El antagonismo entre las dos figuras centrales está bien y es una de las claves de la disputa. El autor los posiciona en las mismas situaciones pero invirtiendo los roles, y la capacidad de superar un error será importante para el desenlace final: Horrigan demuestra que es humano y tiene revancha, mientras que la obsesión perfeccionista de Leary no se lo permite. Aunque en algún momento la relación se verá afectada por los sentimientos personales, de ambos lados.

Rene Russo, Bill Watts, Fred Dalton Thomson y una pequeña aparición de Tobin Bell completan un numeroso reparto que expone las instancias burocráticas de dos sistemas centrales en Estados Unidos: la seguridad presidencial y el entramado político.

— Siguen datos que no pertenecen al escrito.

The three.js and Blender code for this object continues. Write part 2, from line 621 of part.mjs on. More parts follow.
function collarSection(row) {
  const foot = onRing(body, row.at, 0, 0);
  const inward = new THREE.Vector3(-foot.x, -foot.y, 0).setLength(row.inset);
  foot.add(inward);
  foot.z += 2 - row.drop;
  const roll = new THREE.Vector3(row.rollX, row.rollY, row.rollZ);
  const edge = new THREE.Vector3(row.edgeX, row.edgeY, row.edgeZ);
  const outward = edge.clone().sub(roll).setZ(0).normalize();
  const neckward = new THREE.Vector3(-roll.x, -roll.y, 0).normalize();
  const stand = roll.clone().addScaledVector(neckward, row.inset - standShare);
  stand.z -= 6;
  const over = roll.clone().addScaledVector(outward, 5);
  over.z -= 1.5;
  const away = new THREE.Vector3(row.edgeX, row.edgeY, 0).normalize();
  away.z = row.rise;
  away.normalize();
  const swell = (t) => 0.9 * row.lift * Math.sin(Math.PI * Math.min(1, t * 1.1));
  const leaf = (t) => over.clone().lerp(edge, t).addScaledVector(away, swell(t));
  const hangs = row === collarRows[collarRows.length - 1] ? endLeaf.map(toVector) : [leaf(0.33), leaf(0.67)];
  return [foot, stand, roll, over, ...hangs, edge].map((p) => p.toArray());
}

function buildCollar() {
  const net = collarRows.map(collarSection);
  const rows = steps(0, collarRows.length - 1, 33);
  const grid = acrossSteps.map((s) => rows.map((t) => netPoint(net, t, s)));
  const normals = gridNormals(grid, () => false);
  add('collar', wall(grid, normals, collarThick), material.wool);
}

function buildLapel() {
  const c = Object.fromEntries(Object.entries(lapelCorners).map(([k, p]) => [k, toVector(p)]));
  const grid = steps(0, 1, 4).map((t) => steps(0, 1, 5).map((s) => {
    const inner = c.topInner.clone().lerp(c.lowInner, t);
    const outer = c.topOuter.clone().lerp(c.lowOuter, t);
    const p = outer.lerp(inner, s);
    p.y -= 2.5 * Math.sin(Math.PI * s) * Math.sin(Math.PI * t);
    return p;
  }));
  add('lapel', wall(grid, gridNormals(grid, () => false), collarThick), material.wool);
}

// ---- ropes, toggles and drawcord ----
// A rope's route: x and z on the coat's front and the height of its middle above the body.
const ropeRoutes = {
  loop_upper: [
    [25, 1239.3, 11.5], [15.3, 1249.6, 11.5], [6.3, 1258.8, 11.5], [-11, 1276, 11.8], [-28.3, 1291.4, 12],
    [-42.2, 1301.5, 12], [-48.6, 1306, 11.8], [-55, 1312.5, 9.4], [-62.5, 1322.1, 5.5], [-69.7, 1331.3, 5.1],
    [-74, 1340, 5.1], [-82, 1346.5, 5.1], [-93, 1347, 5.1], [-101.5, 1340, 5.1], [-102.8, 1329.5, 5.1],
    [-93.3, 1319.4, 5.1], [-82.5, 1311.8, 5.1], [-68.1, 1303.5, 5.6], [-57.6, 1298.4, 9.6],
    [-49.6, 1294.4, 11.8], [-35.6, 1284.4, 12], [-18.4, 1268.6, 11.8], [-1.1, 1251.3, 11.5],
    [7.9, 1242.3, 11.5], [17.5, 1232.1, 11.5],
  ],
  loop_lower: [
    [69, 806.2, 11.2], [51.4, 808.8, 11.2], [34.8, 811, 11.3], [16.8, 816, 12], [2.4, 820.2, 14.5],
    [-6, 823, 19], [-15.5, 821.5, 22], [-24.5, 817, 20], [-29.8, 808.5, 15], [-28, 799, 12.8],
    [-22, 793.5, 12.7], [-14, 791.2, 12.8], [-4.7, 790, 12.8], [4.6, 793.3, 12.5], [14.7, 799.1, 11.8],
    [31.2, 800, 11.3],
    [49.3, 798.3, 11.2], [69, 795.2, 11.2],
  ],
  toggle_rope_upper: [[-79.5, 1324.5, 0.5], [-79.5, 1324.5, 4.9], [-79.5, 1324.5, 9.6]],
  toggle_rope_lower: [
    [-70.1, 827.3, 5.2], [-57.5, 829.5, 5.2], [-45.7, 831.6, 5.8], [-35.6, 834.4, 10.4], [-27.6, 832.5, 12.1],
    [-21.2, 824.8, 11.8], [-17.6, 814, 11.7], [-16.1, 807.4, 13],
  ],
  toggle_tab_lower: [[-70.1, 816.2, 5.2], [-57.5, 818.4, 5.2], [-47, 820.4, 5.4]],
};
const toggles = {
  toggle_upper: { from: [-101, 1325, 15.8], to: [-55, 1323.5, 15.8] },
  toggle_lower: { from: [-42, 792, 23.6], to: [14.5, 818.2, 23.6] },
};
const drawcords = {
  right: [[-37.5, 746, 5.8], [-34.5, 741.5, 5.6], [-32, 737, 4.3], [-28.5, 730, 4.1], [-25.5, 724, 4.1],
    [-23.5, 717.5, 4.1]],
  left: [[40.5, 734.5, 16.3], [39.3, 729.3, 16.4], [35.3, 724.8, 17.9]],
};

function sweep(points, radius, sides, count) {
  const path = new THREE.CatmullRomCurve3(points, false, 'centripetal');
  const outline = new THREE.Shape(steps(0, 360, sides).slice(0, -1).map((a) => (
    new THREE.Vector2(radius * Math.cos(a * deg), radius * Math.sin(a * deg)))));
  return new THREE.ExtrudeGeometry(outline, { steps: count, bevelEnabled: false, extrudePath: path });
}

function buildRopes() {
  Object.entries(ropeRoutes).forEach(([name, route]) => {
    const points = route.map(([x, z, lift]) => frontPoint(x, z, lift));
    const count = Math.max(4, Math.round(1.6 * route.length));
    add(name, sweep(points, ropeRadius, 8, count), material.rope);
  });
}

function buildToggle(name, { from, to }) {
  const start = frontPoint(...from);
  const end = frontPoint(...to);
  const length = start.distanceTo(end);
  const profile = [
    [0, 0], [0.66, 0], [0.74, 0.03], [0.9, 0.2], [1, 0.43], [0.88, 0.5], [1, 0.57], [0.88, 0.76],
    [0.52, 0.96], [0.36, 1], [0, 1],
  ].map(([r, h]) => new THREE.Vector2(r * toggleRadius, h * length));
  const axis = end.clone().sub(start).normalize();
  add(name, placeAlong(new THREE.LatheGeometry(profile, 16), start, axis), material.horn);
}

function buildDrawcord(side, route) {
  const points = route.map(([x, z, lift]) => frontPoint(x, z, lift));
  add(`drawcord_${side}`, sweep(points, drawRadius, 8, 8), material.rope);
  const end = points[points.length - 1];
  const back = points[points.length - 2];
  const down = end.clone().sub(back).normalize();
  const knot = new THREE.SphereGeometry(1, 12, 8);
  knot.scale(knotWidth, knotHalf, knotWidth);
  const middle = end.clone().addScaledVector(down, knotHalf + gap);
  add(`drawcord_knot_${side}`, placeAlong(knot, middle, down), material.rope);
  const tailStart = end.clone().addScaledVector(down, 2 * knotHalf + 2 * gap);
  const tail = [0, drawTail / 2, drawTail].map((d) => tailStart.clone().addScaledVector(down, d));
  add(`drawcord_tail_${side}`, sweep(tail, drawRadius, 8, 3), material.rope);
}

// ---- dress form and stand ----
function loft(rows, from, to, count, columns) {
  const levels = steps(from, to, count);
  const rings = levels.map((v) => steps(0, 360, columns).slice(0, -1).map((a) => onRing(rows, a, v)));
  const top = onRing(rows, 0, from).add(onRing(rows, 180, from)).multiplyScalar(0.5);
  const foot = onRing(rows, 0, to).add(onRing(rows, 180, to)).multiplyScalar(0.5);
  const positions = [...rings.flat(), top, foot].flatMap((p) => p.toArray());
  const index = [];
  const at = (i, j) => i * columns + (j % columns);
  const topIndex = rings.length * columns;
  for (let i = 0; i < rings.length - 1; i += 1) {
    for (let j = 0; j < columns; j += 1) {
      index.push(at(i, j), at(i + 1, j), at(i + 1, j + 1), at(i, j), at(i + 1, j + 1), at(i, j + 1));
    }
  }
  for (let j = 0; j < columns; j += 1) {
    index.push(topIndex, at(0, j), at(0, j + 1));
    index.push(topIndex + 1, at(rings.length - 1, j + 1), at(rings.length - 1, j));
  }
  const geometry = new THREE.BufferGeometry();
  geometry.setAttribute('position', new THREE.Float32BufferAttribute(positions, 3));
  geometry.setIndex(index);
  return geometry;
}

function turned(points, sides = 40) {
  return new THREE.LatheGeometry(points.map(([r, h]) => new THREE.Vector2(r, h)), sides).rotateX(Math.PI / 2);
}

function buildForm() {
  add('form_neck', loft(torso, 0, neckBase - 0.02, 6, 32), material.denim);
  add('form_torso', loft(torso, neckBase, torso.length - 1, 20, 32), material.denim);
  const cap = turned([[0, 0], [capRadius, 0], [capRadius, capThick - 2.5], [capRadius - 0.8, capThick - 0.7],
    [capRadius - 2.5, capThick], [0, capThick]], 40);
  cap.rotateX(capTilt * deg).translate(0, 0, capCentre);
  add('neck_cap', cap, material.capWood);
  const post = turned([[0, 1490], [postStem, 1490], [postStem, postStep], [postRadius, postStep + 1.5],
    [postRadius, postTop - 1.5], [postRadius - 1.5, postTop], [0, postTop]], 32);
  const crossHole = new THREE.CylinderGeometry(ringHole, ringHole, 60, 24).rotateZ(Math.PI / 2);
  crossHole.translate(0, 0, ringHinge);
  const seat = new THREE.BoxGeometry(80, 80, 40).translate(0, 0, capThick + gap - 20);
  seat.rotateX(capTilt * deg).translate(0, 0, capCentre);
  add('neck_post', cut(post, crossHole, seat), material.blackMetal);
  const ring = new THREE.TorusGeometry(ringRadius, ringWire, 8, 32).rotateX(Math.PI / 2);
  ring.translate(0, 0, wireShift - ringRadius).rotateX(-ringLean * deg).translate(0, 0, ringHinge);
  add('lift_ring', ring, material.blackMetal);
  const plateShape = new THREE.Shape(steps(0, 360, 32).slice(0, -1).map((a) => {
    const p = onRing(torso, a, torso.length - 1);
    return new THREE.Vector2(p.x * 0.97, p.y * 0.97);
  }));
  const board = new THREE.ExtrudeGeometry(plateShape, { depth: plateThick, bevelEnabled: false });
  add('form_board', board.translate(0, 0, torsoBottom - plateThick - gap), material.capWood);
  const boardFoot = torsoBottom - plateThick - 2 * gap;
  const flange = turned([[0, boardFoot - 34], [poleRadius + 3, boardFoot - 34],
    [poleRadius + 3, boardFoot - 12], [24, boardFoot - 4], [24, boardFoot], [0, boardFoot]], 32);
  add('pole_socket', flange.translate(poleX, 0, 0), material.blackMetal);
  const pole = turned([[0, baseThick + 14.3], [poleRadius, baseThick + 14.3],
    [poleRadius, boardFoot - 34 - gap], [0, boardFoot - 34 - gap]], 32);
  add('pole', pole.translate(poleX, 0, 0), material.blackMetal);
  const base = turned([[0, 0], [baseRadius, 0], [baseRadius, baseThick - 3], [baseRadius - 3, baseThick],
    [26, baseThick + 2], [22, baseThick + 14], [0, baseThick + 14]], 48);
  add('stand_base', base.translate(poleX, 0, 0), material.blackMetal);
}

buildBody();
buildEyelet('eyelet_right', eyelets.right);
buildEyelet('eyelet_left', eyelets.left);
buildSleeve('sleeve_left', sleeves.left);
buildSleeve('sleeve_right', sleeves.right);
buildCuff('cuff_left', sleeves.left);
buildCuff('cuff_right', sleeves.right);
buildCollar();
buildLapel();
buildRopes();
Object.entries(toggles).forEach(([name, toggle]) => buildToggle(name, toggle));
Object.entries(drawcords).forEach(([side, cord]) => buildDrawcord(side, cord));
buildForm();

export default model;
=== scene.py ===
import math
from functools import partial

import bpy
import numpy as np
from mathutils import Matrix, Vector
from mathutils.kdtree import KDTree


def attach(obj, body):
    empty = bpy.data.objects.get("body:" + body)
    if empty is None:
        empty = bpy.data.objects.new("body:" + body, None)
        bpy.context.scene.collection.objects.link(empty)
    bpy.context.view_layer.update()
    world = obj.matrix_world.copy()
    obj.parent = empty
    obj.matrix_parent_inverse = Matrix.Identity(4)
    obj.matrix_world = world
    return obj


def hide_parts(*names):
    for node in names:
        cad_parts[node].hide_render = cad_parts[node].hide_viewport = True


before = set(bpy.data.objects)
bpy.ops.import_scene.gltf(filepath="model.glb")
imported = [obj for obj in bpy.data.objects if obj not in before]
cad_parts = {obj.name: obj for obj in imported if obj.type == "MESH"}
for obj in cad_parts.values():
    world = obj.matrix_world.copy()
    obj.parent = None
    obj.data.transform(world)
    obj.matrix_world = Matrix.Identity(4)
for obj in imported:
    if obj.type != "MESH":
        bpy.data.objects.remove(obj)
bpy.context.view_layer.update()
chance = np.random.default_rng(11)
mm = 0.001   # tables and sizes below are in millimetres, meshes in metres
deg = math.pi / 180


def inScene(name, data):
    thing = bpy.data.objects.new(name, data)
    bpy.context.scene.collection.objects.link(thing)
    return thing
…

Porque el presidente se encuentra en plena campaña para su reelección y a pesar de las advertencias del departamento de seguridad hay actos en estados clave que no pueden esperar. Sumado a esto, se expone cómo un hombre falsificando identidades y haciéndose pasar por empresario y gran contribuyente llega a metros del presidente que tanto cuidan.

Wolfgang Petersen también dirigió otras cosas importantes como The Neverending Story (1984) y Troy (2004) y supo poner en apuros a otro presidente en Air Force One (avión presidencial; 1997) en la que un comando terrorista ruso secuestra al primer mandatario en pleno vuelo.

Con citas a Vertigo (1958) y persecuciones por los techos, In the line of fire es un film bastante clásico en sus formas, con algunos lugares comunes, pero que está bien contado, bien actuado, tiene ritmo y una música –del eterno Ennio Morricone– que es garantía. Además no deja de ser una crítica al propio sistema de seguridad estadounidense por un director extranjero, cosa que nunca le gustó del todo a La Academia. El film será citado por Fincher en Fight Club (1999) durante el plano que toma las manos de la pareja en el edificio. Una suerte de homenaje a una película típica de videoclub –generación Z abstenerse– que está bien hecha y merece más reconocimiento.